#### [Goal]
Reproduce each line exactly. Skip none.
:: Recorded information
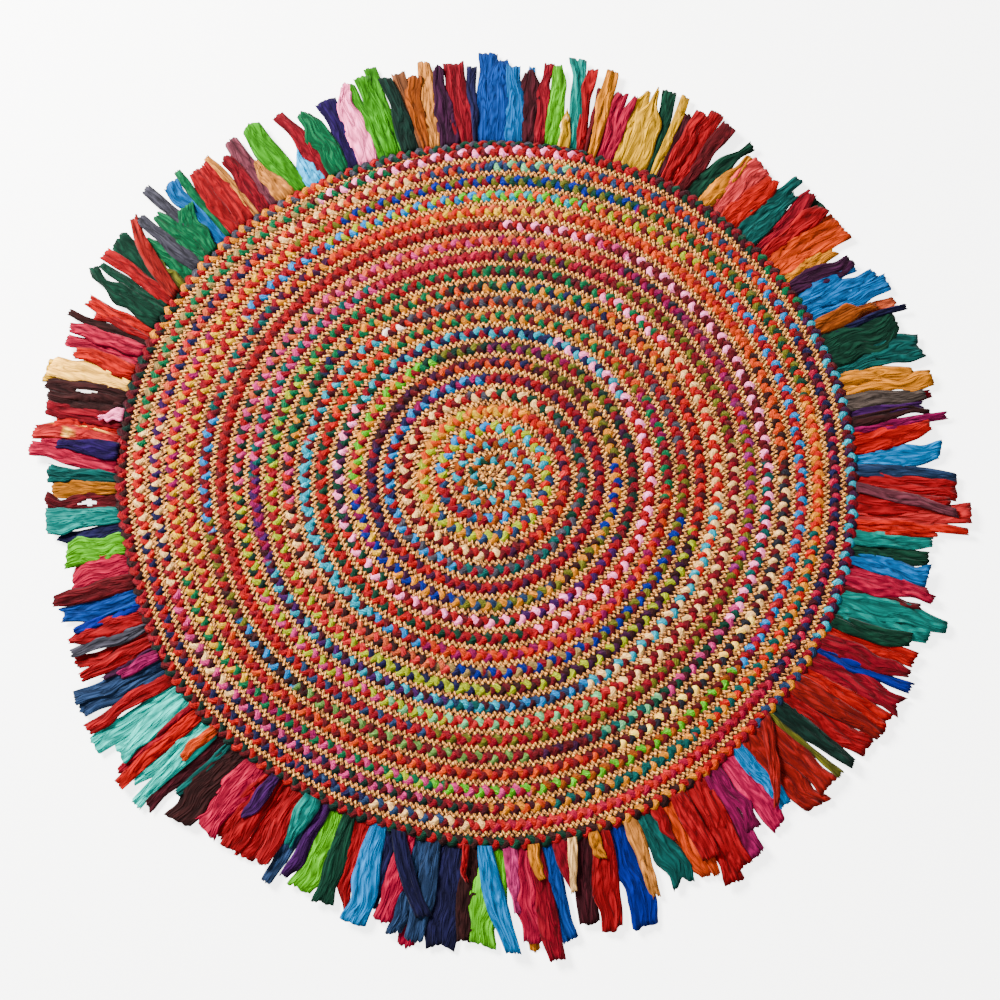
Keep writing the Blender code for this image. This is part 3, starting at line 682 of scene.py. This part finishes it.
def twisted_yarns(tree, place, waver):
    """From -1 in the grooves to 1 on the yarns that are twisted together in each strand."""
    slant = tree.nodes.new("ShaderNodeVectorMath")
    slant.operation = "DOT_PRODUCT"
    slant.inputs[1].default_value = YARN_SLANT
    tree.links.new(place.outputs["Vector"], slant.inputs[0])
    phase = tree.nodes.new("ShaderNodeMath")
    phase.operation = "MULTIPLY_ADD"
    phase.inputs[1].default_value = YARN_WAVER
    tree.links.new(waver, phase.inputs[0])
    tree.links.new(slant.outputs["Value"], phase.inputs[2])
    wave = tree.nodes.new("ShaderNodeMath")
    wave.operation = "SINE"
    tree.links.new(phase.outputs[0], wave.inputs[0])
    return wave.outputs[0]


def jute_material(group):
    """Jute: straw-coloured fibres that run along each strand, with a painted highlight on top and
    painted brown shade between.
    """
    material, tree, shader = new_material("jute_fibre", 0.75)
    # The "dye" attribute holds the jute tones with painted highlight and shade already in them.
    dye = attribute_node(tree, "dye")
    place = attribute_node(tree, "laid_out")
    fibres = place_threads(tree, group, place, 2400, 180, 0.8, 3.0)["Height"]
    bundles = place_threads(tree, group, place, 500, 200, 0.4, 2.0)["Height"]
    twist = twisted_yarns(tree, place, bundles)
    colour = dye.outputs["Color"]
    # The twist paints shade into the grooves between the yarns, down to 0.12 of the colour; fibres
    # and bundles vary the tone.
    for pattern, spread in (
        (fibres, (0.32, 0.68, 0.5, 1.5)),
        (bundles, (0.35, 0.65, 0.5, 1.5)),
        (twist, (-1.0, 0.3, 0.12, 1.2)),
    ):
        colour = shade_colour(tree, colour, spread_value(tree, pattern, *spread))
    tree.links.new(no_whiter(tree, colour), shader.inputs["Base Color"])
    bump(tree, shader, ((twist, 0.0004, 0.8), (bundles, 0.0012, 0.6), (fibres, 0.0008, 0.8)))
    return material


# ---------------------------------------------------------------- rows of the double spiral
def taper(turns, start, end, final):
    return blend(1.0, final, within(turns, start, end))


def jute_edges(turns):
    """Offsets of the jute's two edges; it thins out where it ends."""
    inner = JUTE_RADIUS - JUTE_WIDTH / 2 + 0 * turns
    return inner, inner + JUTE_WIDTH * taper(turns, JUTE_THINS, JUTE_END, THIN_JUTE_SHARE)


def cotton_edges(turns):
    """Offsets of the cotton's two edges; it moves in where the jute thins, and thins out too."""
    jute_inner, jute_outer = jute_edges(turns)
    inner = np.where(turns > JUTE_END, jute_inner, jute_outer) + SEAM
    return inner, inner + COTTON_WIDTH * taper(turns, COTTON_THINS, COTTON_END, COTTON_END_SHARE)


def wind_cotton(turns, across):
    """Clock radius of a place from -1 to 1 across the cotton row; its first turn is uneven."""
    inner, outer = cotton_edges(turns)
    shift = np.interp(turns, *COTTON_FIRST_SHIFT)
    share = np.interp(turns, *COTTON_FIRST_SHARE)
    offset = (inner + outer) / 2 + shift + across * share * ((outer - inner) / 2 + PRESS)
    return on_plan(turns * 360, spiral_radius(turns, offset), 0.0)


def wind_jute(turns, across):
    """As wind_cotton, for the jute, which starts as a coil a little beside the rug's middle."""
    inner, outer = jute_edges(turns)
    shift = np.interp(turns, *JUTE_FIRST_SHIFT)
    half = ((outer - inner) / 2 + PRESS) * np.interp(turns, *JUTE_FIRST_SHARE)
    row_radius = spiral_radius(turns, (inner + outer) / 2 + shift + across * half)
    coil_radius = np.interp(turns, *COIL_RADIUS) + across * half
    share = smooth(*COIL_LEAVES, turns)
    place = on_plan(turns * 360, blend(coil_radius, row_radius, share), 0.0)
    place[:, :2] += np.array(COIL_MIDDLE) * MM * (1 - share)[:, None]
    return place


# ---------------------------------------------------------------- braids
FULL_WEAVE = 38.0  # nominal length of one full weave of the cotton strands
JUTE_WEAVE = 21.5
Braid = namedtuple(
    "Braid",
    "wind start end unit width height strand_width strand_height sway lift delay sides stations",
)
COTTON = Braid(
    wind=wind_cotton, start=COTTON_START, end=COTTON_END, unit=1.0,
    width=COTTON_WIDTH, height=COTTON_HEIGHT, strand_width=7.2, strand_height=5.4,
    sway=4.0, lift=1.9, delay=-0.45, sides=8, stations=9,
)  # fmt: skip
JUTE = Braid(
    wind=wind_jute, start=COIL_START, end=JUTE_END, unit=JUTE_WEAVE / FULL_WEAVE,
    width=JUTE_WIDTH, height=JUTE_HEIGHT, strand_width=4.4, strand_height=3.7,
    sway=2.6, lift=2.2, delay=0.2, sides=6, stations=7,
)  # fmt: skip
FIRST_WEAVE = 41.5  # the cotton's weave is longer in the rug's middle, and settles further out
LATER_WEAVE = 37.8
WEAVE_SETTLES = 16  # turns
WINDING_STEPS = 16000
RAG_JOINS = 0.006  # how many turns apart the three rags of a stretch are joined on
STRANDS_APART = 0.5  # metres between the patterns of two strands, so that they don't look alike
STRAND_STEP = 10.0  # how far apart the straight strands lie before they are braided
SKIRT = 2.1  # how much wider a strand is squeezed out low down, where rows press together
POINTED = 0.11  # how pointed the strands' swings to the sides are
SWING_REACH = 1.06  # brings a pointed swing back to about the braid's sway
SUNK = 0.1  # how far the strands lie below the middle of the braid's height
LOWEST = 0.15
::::
#### [Task solution]
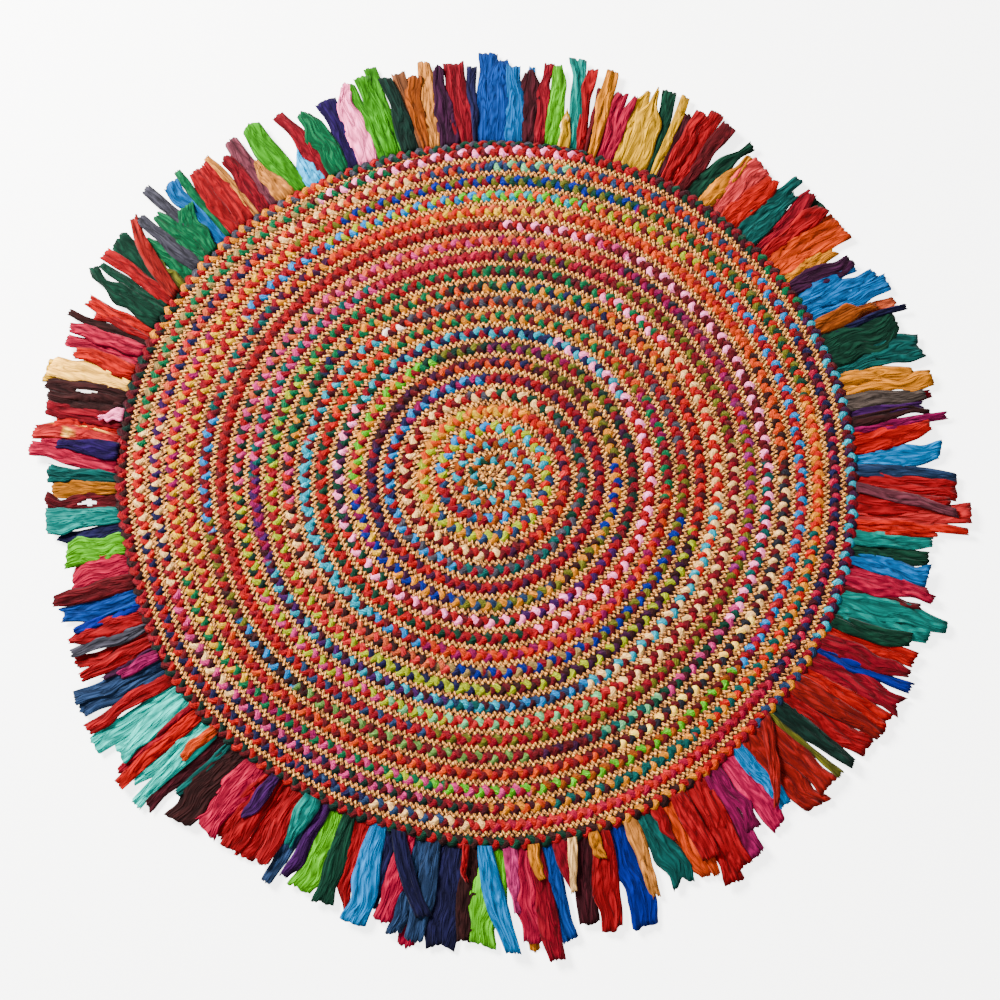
Keep writing the Blender code for this image. This is part 3, starting at line 682 of scene.py. This part finishes it.
def twisted_yarns(tree, place, waver):
    """From -1 in the grooves to 1 on the yarns that are twisted together in each strand."""
    slant = tree.nodes.new("ShaderNodeVectorMath")
    slant.operation = "DOT_PRODUCT"
    slant.inputs[1].default_value = YARN_SLANT
    tree.links.new(place.outputs["Vector"], slant.inputs[0])
    phase = tree.nodes.new("ShaderNodeMath")
    phase.operation = "MULTIPLY_ADD"
    phase.inputs[1].default_value = YARN_WAVER
    tree.links.new(waver, phase.inputs[0])
    tree.links.new(slant.outputs["Value"], phase.inputs[2])
    wave = tree.nodes.new("ShaderNodeMath")
    wave.operation = "SINE"
    tree.links.new(phase.outputs[0], wave.inputs[0])
    return wave.outputs[0]


def jute_material(group):
    """Jute: straw-coloured fibres that run along each strand, with a painted highlight on top and
    painted brown shade between.
    """
    material, tree, shader = new_material("jute_fibre", 0.75)
    # The "dye" attribute holds the jute tones with painted highlight and shade already in them.
    dye = attribute_node(tree, "dye")
    place = attribute_node(tree, "laid_out")
    fibres = place_threads(tree, group, place, 2400, 180, 0.8, 3.0)["Height"]
    bundles = place_threads(tree, group, place, 500, 200, 0.4, 2.0)["Height"]
    twist = twisted_yarns(tree, place, bundles)
    colour = dye.outputs["Color"]
    # The twist paints shade into the grooves between the yarns, down to 0.12 of the colour; fibres
    # and bundles vary the tone.
    for pattern, spread in (
        (fibres, (0.32, 0.68, 0.5, 1.5)),
        (bundles, (0.35, 0.65, 0.5, 1.5)),
        (twist, (-1.0, 0.3, 0.12, 1.2)),
    ):
        colour = shade_colour(tree, colour, spread_value(tree, pattern, *spread))
    tree.links.new(no_whiter(tree, colour), shader.inputs["Base Color"])
    bump(tree, shader, ((twist, 0.0004, 0.8), (bundles, 0.0012, 0.6), (fibres, 0.0008, 0.8)))
    return material


# ---------------------------------------------------------------- rows of the double spiral
def taper(turns, start, end, final):
    return blend(1.0, final, within(turns, start, end))


def jute_edges(turns):
    """Offsets of the jute's two edges; it thins out where it ends."""
    inner = JUTE_RADIUS - JUTE_WIDTH / 2 + 0 * turns
    return inner, inner + JUTE_WIDTH * taper(turns, JUTE_THINS, JUTE_END, THIN_JUTE_SHARE)


def cotton_edges(turns):
    """Offsets of the cotton's two edges; it moves in where the jute thins, and thins out too."""
    jute_inner, jute_outer = jute_edges(turns)
    inner = np.where(turns > JUTE_END, jute_inner, jute_outer) + SEAM
    return inner, inner + COTTON_WIDTH * taper(turns, COTTON_THINS, COTTON_END, COTTON_END_SHARE)


def wind_cotton(turns, across):
    """Clock radius of a place from -1 to 1 across the cotton row; its first turn is uneven."""
    inner, outer = cotton_edges(turns)
    shift = np.interp(turns, *COTTON_FIRST_SHIFT)
    share = np.interp(turns, *COTTON_FIRST_SHARE)
    offset = (inner + outer) / 2 + shift + across * share * ((outer - inner) / 2 + PRESS)
    return on_plan(turns * 360, spiral_radius(turns, offset), 0.0)


def wind_jute(turns, across):
    """As wind_cotton, for the jute, which starts as a coil a little beside the rug's middle."""
    inner, outer = jute_edges(turns)
    shift = np.interp(turns, *JUTE_FIRST_SHIFT)
    half = ((outer - inner) / 2 + PRESS) * np.interp(turns, *JUTE_FIRST_SHARE)
    row_radius = spiral_radius(turns, (inner + outer) / 2 + shift + across * half)
    coil_radius = np.interp(turns, *COIL_RADIUS) + across * half
    share = smooth(*COIL_LEAVES, turns)
    place = on_plan(turns * 360, blend(coil_radius, row_radius, share), 0.0)
    place[:, :2] += np.array(COIL_MIDDLE) * MM * (1 - share)[:, None]
    return place


# ---------------------------------------------------------------- braids
FULL_WEAVE = 38.0  # nominal length of one full weave of the cotton strands
JUTE_WEAVE = 21.5
Braid = namedtuple(
    "Braid",
    "wind start end unit width height strand_width strand_height sway lift delay sides stations",
)
COTTON = Braid(
    wind=wind_cotton, start=COTTON_START, end=COTTON_END, unit=1.0,
    width=COTTON_WIDTH, height=COTTON_HEIGHT, strand_width=7.2, strand_height=5.4,
    sway=4.0, lift=1.9, delay=-0.45, sides=8, stations=9,
)  # fmt: skip
JUTE = Braid(
    wind=wind_jute, start=COIL_START, end=JUTE_END, unit=JUTE_WEAVE / FULL_WEAVE,
    width=JUTE_WIDTH, height=JUTE_HEIGHT, strand_width=4.4, strand_height=3.7,
    sway=2.6, lift=2.2, delay=0.2, sides=6, stations=7,
)  # fmt: skip
FIRST_WEAVE = 41.5  # the cotton's weave is longer in the rug's middle, and settles further out
LATER_WEAVE = 37.8
WEAVE_SETTLES = 16  # turns
WINDING_STEPS = 16000
RAG_JOINS = 0.006  # how many turns apart the three rags of a stretch are joined on
STRANDS_APART = 0.5  # metres between the patterns of two strands, so that they don't look alike
STRAND_STEP = 10.0  # how far apart the straight strands lie before they are braided
SKIRT = 2.1  # how much wider a strand is squeezed out low down, where rows press together
POINTED = 0.11  # how pointed the strands' swings to the sides are
SWING_REACH = 1.06  # brings a pointed swing back to about the braid's sway
SUNK = 0.1  # how far the strands lie below the middle of the braid's height
LOWEST = 0.15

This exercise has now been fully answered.